Aligning Marketing with Leadership Vision – A Guide for CEOs
As a CEO, your leadership strategy is mainly focused on growth. You want your company to thrive based on your vision and game plan. You have an eye on the charts and reports, and another on the market.
But if your marketing team is unclear on what you have in mind, it could result in a marketing campaign that feels completely disconnected from what your company has set out to achieve.
And that is a big problem.
If, as a CEO, you are unable to communicate your strategy and vision to the marketing team, you can not expect them to deliver on the messaging and the content they create. In fact, CEOs who make sure to place marketing at the centre of their growth strategy are twice as likely to exceed 5% annual growth.
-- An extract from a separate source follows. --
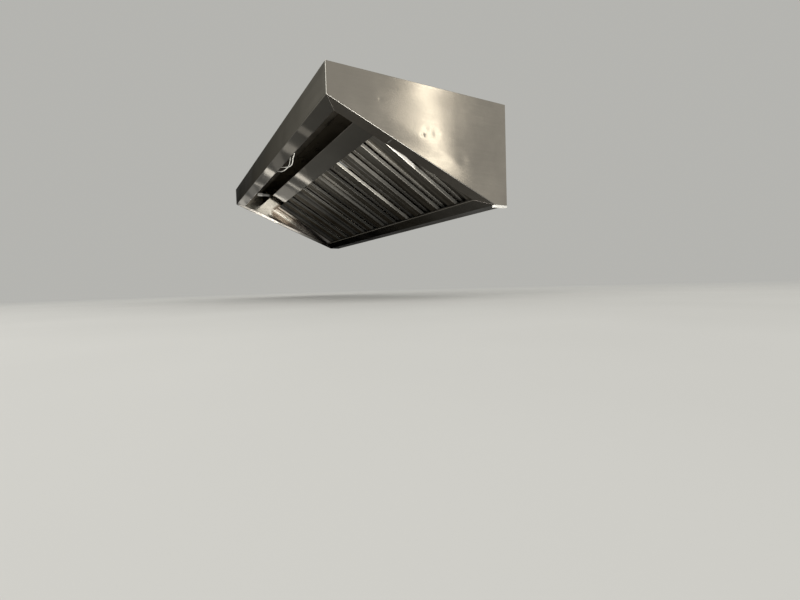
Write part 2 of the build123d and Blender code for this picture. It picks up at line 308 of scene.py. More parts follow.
def brushed_steel(
    name, colour, roughness, along, grime_and_shade=(0.4, 0.4), edges=None, inner_reflection=None, lines_deep=0.02
):
    """Steel sheet with fine brush lines along one axis and faint smudges.

    Faces that look down are darker, partly from a film of grease and partly from painted shade: they
    keep the share of their colour that is given for the near end and for the far end. Edges is how much
    of the shine stays where the sheet is seen nearly edge on: outside at the near and the far end, then
    the same below; where it falls towards the far end it is a painted shade, and where it rises, a
    painted highlight. The colour given for the inside is a painted reflection on an end panel's inner
    face, crossed by dark lines that are a painted reflection of the baffles. A sheet with an inside has
    edges too, and the black rim of the far end.
    """
    m = Nodes(name)
    x = m.coordinate("X")
    lines = m.noise(m.place(tuple(6.0 if axis == along else 900.0 for axis in "XYZ")), 1.0, 4, 0.7)
    smudge = m.noise(m.place(), 7.0, 4, 0.6)
    wave = m.noise(m.place(), 2.2, 1, 0.3)
    tone = m.sum(m.span(lines, 0.25, 0.75, -0.15, 0.15), m.span(smudge, 0.3, 0.7, 0.3, 0.7))
    along_hood = m.span(x, HALF_LENGTH, -HALF_LENGTH)
    lit_tone = m.mix(tone, shade(colour, 0.86), shade(colour, 1.14))
    # Faces that look down take a darker colour: partly grease, partly painted shade
    grease_and_shade = [m.mix(tone, shade(colour, share * 0.8), shade(colour, share * 1.2)) for share in grime_and_shade]
    grease_and_shade = m.mix(along_hood, *grease_and_shade)
    tint = (0.5, 0.5, 0.5)
    # The edge shine changes along the hood: a painted shade where it falls, a painted highlight where it
    # rises
    if edges:
        near, far, near_below, far_below = ((edge, edge, edge) for edge in edges)
        shine, below = m.mix(along_hood, near, far), m.mix(along_hood, near_below, far_below)
    if inner_reflection:
        # Depth is measured square to the filters, so that the painted reflection's dark lines run down
        # their slope
        y, depth = m.coordinate("Y"), m.coordinate("Z", turn=(-FILTER_ANGLE, 0, 0))
        baffle_reflection = m.times(m.span(y, *REFLECTION_START), m.ramp(m.span(depth, *REFLECTION_DEPTH), BAFFLE_REFLECTION))
        reflection_colour = m.mix(m.span(y, *REFLECTION_TURNS), *REFLECTION_COLOURS)
        # The end panels' inner faces take a painted reflection, crossed by the dark lines
        inner = m.span(m.times(m.facing("X", 1), x), -0.3, -0.8)
        lit_tone = m.mix(inner, lit_tone, m.mix(baffle_reflection, inner_reflection, reflection_colour))
        black = m.times(m.span(x, *BLACK_X), m.span(y, *BLACK_Y))
        grease_and_shade = m.mix(black, grease_and_shade, shade(colour, BLACK_SHARE))
        below = m.mix(black, below, BLACK_SHINE)
    under = m.span(m.facing("Z", -1), 0.3, 0.8)
    if edges:
        tint = m.mix(under, shine, below)
    rough = m.sum(
        m.span(lines, 0.3, 0.7, roughness * 0.75, roughness * 1.3),
        m.span(smudge, 0.35, 0.7, -roughness * 0.1, roughness * 0.4),
    )
    height = m.sum(m.span(lines, 0.2, 0.8, 0, lines_deep), m.span(wave, 0.2, 0.8, 0, 3.0))
    colour = m.mix(under, lit_tone, grease_and_shade)
    return m.finish(colour, rough, height, 0.35, 0.002, metallic=1.0, specular_tint=tint)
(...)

How can they possibly communicate your vision to customers, investors, or even your own team?
And this can turn out to be quite expensive for the firm.
Then, how do we go about looping the marketing team into the entire plan?
Let us find out.
Involve marketing from the start
Many CEOs bring the marketing team in too late when all the big planning and strategy have already been discussed and the decisions have all been made. The team members are then expected to create a campaign or content around something they are unclear about.
Asking them to write some social posts or update the website copy without them having a clear picture of the plan is a big risk. This way, they will only be guessing at the tone, messaging, and positioning.
The solution is to bring your marketing leader into the strategy huddle early. Let them hear the debates and bring up their own questions. According to ANA speaker data, companies led by CEOs who truly partner with CMOs are twice as likely to meet growth targets.
This will turn them into your ally in all your projects.
Speak Human, Not Jargon
Let us be honest. Some corporate vision statements sound like they were written by a buzzword generator.
"We empower global synergy through cross-functional innovation and scalable ecosystem delivery."
Cool. But what does that mean?
If your message sounds like filler, your audience is going to tune out. And your marketing team? They are going to struggle to turn that into anything interesting and relatable for the audience.
You need to make it real. Talk like a human. Share stories. Get vulnerable. Great content marketing means you do not make vague promises. You have to be specific, clear, and give your audience the truth.
Your job as CEO is to articulate the "why." Marketing's job is to amplify it.
But if the "why" is buried under jargon, even the best campaigns will fall flat.
Make Thought Leadership a Team Sport
People want to hear from you. They want thought leadership content from a CEO. Your ideas, your opinions, your predictions. It is how trust is built and influence is grown.
But let us be real. You are busy. You do not have the time to write a 1,200-word article every week. That is okay. You do not have to do it alone.
A strong marketing team will:
- Ghostwrite content that sounds like you (but sharper)
- Turn your keynote into a 5-post LinkedIn series
- Pitch you for podcasts, interviews, and panels
The best part? This content is sure to drive business. People buy from people they trust. And trust starts with showing up, consistently and authentically.
Give Marketing a Real Seat at the Table
If you want your marketing leader to act like a strategic partner? Treat them like one.
That means:
- Loop them into major decisions early
- Invite them to leadership offsites
- Ask for their input on positioning, not just promotion
You might be surprised by what you hear. Marketers spend their days thinking about customer psychology, messaging nuance, and competitive perception. They see your company from the outside in, and that perspective is gold.
And when you bring them in late and then question why the messaging is off, that is on you.
Let them challenge you. Let them pitch wild ideas. Great branding happens when leadership and marketing co-create the narrative.
Hire the Right Marketing Leader
Not every marketer is cut out to play at the executive level. You need someone who is more than a campaign manager. You need a translator. A strategist. A partner.
The right marketing leader will:
- Understand your business model and market dynamics
- Connect strategy to messaging
- Bring data to the table
- Push back when necessary
This is someone who gets excited about business outcomes. Someone who can walk into a board meeting and hold their own.
Once you find that person, get out of their way. Give them the runway, the resources, and the freedom to run with your vision.
When you do, the results speak for themselves.
Track What Actually Matters
Now let us consider the metrics. Marketing is not just "fluff" anymore. It is measurable, strategic, and deeply tied to revenue. But if you are only tracking vanity metrics, you are missing the point.
Align with your marketing team on what matters:
- Brand perception
- Share of voice in key markets
- Conversion from content to pipeline
- CEO-driven engagement on thought leadership posts
Ask how a post shifted perception. Ask how it supported your leadership strategy because that is the real value.
Final Word
At the end of the day, your job as CEO is to lead. Inspire. Move the company forward.
Marketing’s job is to make that vision impossible to ignore.
When your marketing leader is aligned with your mission, your message stops sounding like marketing. It starts sounding like the truth. And in a world full of noise, that is how you win.
So go book that coffee with your head of marketing. Share your unfiltered vision. Ask how they would tell that story to the world.
Then let them do it.
Because if they truly get you, your customers will too. And that changes everything.